The View from Nowhere Argument

Proponents of two-boxing may still argue that if one takes enough time to prepare before encountering the predictor, they should have enough preparation to both convince the predictor that they will one box but also, in the back of their mind, know that it is rational to two-box in the end. This belief would have to be present, of course, but it would also have to be so minimal/so well disguised in one’s persona that the predictor wouldn’t detect it.

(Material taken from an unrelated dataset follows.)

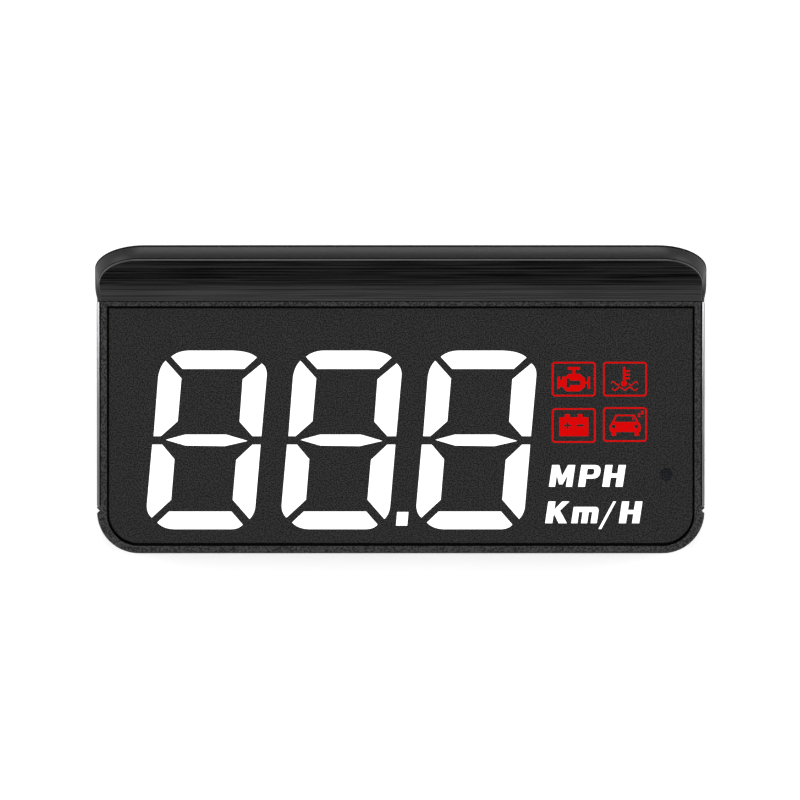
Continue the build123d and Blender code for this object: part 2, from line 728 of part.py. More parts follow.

This argument is relatively weak, so I won’t spend too much time on it. In other words, the idea of two-boxing without planning to do it before would be “a view from nowhere”—something I don’t think can exist. Even if we accept libertarian versions of free will, i.e, that one can make a decision not solely based on past nature and nurture, it still doesn’t follow that one would be able to make a decision completely separate from previous factors. Therefore, the reality is that a “view from nowhere” is nearly impossible. One cannot plan to one-box but then switch to take both boxes without being detected by the predictor. Likewise, one also cannot rely on the ability to switch on the spot without planning to do so before. This leaves only one option: convince oneself to one-box, and stick to the plan.

So What?

Newcomb’s problem illustrates that the correct choice is sometimes not the rational one. Moreover, it displays that reason can’t weasel its way out of every situation—and that sometimes irrationality is needed for the proper decision. Lastly, as I hope I’ve shown in this paper, sometimes the only way to approach dilemmas like this is with careful forethought and preparation. Without doing so, one ensures that life-changing money is left up to the whims of a momentary decision.